Quant au saint des saints, la politique monétaire, je vais même plus loin: la crise sanitaire que je génère préfigure les crises écologiques que vous aurez à affronter demain. Aussi, je fais le pari que les investissements dans la transition écologique sortiront de vos calculs de déficit. Alors ne faites pas trop les malins, les chefs de guerre, les Clemenceau ou les Churchill sous le regard de vos nations. Parce qu’à part Greta et moi, pas grand chose ne vous a fait bouger. Donc tout doux sur les leçons de morale et les postures martiales ! Oui, la politique monétaire est en train d’échapper aux banques centrales pour redevenir un instrument politique. Enfin ! Voyez que mon action n’est pas seulement dramatique. Vous voilà même créatifs, puisqu’il se pourrait que vous inventiez de la monnaie sans dette. Je fais vos révolutions. Je suis l’inverse de vos incapacités.

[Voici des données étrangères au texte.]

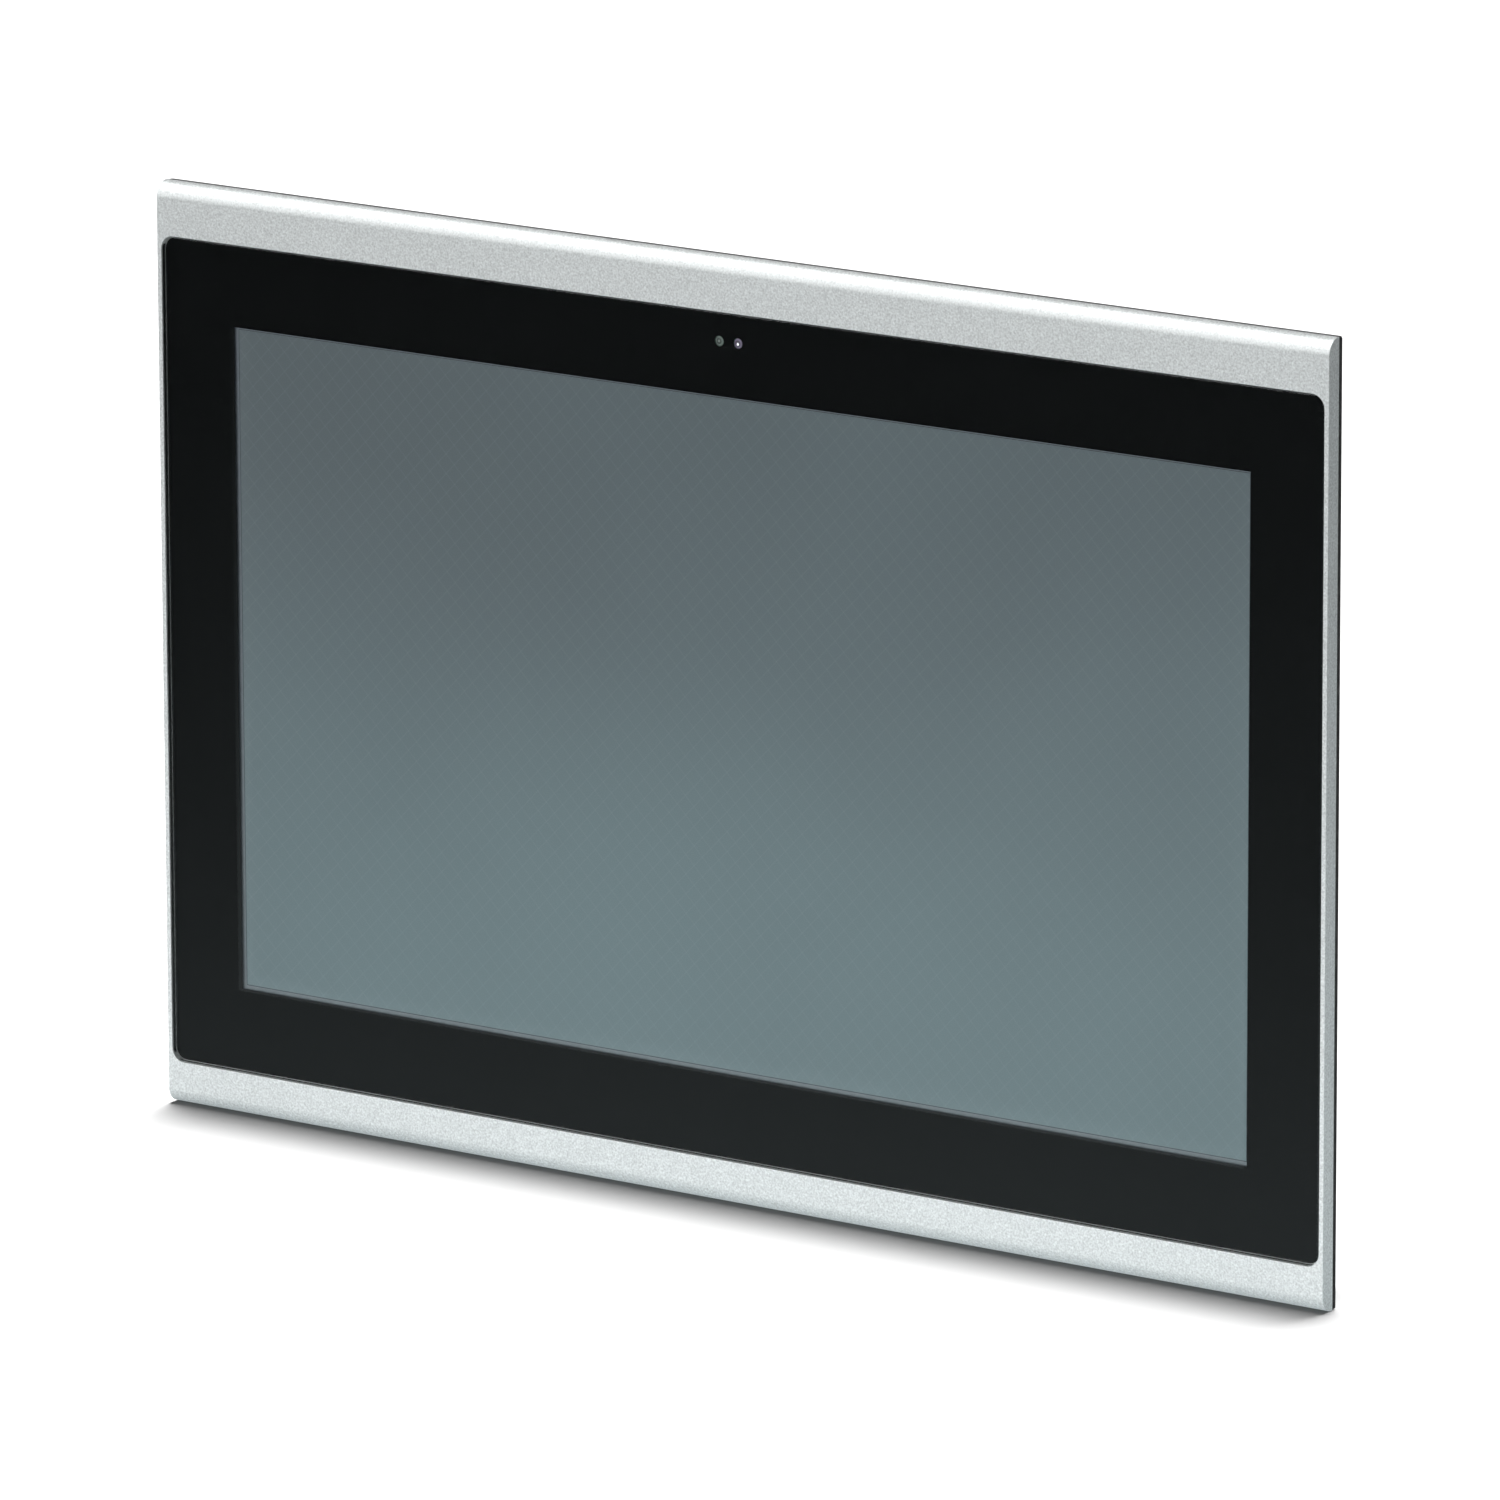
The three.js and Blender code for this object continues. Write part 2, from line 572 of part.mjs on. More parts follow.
/** The network and USB sockets, the card socket and the reset switch. */
function buildSockets() {
  LAN_X.forEach((x, i) => {
    const top = BOARD_REAR + LAN.h / 2 + LAN.cavity[1] / 2;
    const latch = box([x - 3.2, top - 1, MOUTH - 1], [x + 3.2, top + 2, MOUTH + 12]);
    node(`lan_socket_${i + 1}`, shell(x, LAN).subtract(latch), PLATED);
  });
  USB_X.forEach((x, i) => node(`usb_socket_${i + 1}`, shell(x, USB), PLATED));

  const card = { ...CARD, cavity: CARD.slot };
  node("card_socket", shell(CARD.x, card), PLATED);

  const { x, y } = RESET;
  node("reset_switch", box([x - 3, BOARD_REAR, -99.2], [x + 3, y + 3, -95.2]), CONNECTOR);
  const collar = rod("z", 3, CASE_INNER_FLOOR + 0.2, CASE_INNER_FLOOR + 1.2, x, y);
  node("reset_button", rod("z", 1.8, CASE_FLOOR - 1.2, -100.1, x, y).add(collar), CONNECTOR);
}

/** The power header and the plug in it, which carries the supply wires' screw terminals. */
function buildPower() {
  const offsets = [-POWER.pitch, 0, POWER.pitch];
  const floor = MOUTH + POWER.cavity[2];
  const pins = offsets.map((d) => rod("z", 0.55, MOUTH + 2, floor + 1, POWER_X + d, POWER_Y, 8));
  node("power_header", join([shell(POWER_X, POWER), ...pins]), CONNECTOR);

  const nose = box(
    [POWER_X - 7.9, POWER_Y - 3.4, MOUTH - 1],
    [POWER_X + 7.9, POWER_Y + 3.4, MOUTH + 8],
  );
  const body = box(
    [POWER_X - 9, POWER_Y - 5.5, MOUTH - 12],
    [POWER_X + 9, POWER_Y + 5.5, MOUTH - 0.4],
  );
  const contacts = offsets.map((d) => rod("z", 0.9, MOUTH + 1, MOUTH + 9, POWER_X + d, POWER_Y, 8));
  const wires = offsets.map((d) =>
    rod("z", 1.6, MOUTH - 13, MOUTH - 5, POWER_X + d, POWER_Y - 1.5, 12),
  );
  const screws = offsets.map((d) =>
    rod("y", 1.7, POWER_Y + 3, POWER_Y + 7, POWER_X + d, MOUTH - 6.5, 12),
  );
  node("power_plug", cut(nose.add(body), [...contacts, ...wires, ...screws]), PLUG_GREEN);
}

/** The hinged flap over the card socket, and its pin. */
function buildFlap() {
  const [left, right] = [FLAP.x - FLAP.w / 2, FLAP.x + FLAP.w / 2];
  const top = FLAP.pivotZ + FLAP.barrel;
  const leaf = box([left, FLAP.front, top - FLAP.t], [right, FLAP.pivotY, top]);
  const lip = box([left + 9, FLAP.front, top - 2.8], [right - 9, FLAP.front + 1.2, top - 0.5]);
  const barrel = rod("x", FLAP.barrel, left, right, FLAP.pivotY, FLAP.pivotZ);
  const way = rod("x", 0.7, left - 1, right + 1, FLAP.pivotY, FLAP.pivotZ, 12);
  node("card_flap", join([leaf, lip, barrel]).subtract(way), CONNECTOR);
  const pin = rod("x", 0.6, left - 3.3, right + 3.3, FLAP.pivotY, FLAP.pivotZ, 12);
  node("flap_pin", pin, STEEL);
}

/** The earthing stud, held by a collar inside the case, and its nut. */
function buildEarth() {
  const { x, y } = EARTH;
  const shank = rod("z", 2.5, CASE_FLOOR - 15, CASE_INNER_FLOOR + 1, x, y);
  const collar = rod("z", 4.5, CASE_INNER_FLOOR, CASE_INNER_FLOOR + 1.5, x, y);
  node("earth_stud", shank.add(collar), BRASS);
  const nut = rod("z", 4.62, CASE_FLOOR - 4, CASE_FLOOR, x, y, 6);
  const bore = rod("z", 2.6, CASE_FLOOR - 5, CASE_FLOOR + 1, x, y);
  node("earth_nut", nut.subtract(bore), STEEL);
}

buildFrame();
buildGlass();
buildDisplay();
buildCarrier();
buildSensors();
buildGasket();
buildTray();
CLAMPS.forEach((clamp, i) => buildClamp(clamp, i + 1));
buildCase();
buildCover();
buildHeatSink();
buildBoards();
buildSockets();
buildPower();
buildFlap();
buildEarth();

export default group;
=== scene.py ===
"""Looks of a door-mounted touch panel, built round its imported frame."""

import json
import logging
import math
from dataclasses import dataclass, field
from enum import Enum
from typing import Iterable, Optional, Sequence, Union

import bmesh
import bpy
from mathutils import Matrix, Vector

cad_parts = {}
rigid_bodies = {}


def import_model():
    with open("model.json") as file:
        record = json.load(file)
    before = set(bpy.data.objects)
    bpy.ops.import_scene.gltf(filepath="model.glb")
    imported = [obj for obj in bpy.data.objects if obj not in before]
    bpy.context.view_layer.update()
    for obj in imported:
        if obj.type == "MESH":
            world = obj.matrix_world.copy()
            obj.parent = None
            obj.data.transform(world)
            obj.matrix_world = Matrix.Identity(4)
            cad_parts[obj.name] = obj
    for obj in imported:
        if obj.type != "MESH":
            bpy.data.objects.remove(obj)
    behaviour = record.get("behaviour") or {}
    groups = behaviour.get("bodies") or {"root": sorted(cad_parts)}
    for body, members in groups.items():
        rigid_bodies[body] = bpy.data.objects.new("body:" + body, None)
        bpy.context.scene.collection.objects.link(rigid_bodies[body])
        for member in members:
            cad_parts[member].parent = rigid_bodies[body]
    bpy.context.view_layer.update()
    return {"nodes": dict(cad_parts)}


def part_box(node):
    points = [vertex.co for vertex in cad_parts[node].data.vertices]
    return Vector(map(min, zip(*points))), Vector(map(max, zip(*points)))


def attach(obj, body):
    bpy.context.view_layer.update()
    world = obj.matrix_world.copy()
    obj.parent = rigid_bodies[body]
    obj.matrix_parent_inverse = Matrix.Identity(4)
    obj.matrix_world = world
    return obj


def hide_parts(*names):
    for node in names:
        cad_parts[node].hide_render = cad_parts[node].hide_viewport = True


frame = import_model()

LOG = logging.getLogger("touch_panel")
MM = 0.001
Point = tuple[float, float, float]
Spot = tuple[float, float]
Loop = list[Spot]
Colour = tuple[float, float, float]
Profile = list[Spot]


class Axis(Enum):
    """A direction of the panel's frame, with the two directions that span the plane across it."""

    X = ((0, 1, 0), (0, 0, 1), (1, 0, 0))
    Y = ((1, 0, 0), (0, 0, 1), (0, 1, 0))
    Z = ((1, 0, 0), (0, 1, 0), (0, 0, 1))

    def point(self, a: float, b: float, along: float) -> Vector:
        """A point from its two places across the axis and its place along it.

        Args:
            a: place on the first direction.
            b: place on the second direction.
            along: place on the axis.

        Returns:
            The point in the panel's frame.
        """
        u, v, w = (Vector(d) for d in self.value)
        return u * a + v * b + w * along


class Slot(Enum):
    """The record's material slots."""

    ALUMINIUM = "anodised_aluminium"
    GLASS = "cover_glass"
    PRINT = "black_print"
    TAPE = "black_tape"
    TOUCH = "touch_sensor"
    FOAM = "foam"
    DISPLAY_METAL = "display_metal"
    DISPLAY = "display_panel"
    ACRYLIC = "clear_acrylic"
    BOARD = "circuit_board"
    CHIP = "chip_black"
    ZINC = "zinc_steel"
    RUBBER = "gasket_rubber"
    SINK = "heat_sink_alloy"
    CLAMP = "clamp_alloy"
    CONNECTOR = "connector_plastic"
    PLATED = "plated_metal"
    GREEN = "plug_green"
    STEEL = "bright_steel"
    BRASS = "brass"
    LABEL = "blank_label"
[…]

Alors, oui, le risque d’inflation est là… Mais qu’est-ce que vous me chantez là ? Si on se dit les choses, il se trouve qu’en 40 ans, l’économie est devenue sa propre vérité, avec ses règles hors du monde et ignorantes de la réalité de la production et du travail. Les métriques des banquiers centraux ont remplacé la vie économique elle-même. Vous savez quoi, je suis votre retour du réel ! Je suis la démonstration que les marchés ne sont pas optimaux mais uniquement des conventions. Je suis le retour du réel qui montre qu’avoir encore un Etat qui fonctionne n’est pas un archaïsme. Je suis le retour du réel qui exprime clairement ce que sont les conditions de production et de travail. En fait, je viens vous décrasser le cerveau. Parce qu’en vérité, l’inflation, c’est pire que la destruction du tissu économique ? Ou pire que le changement climatique ? Maintenant, il va falloir choisir.
Mais je vais plus loin, puisqu’il faut remette les pendules à l’heure. Le trafic aérien : vous gémissez contre les émissions de gaz à effet de serre. Moi, je l’ai arrêté. Votre système productif destructeur de la planète, et avec lui les kilomètres de bouchons en Île de France où les hordes de touristes à Venise. Stoppés net. J’ai trouvé le bouton d’arrêt d’urgence sur votre système fou… celui que vous feignez de chercher depuis longtemps. J’ai peut-être même ressuscité l’attention aux autres.
Je suis un fléau, c’est certain. Mais je suis aussi l’ombre portée de vos faillites.
Signé CoVid 19, votre propre test de dépistage pour infection plus grave que celle de votre serviteur.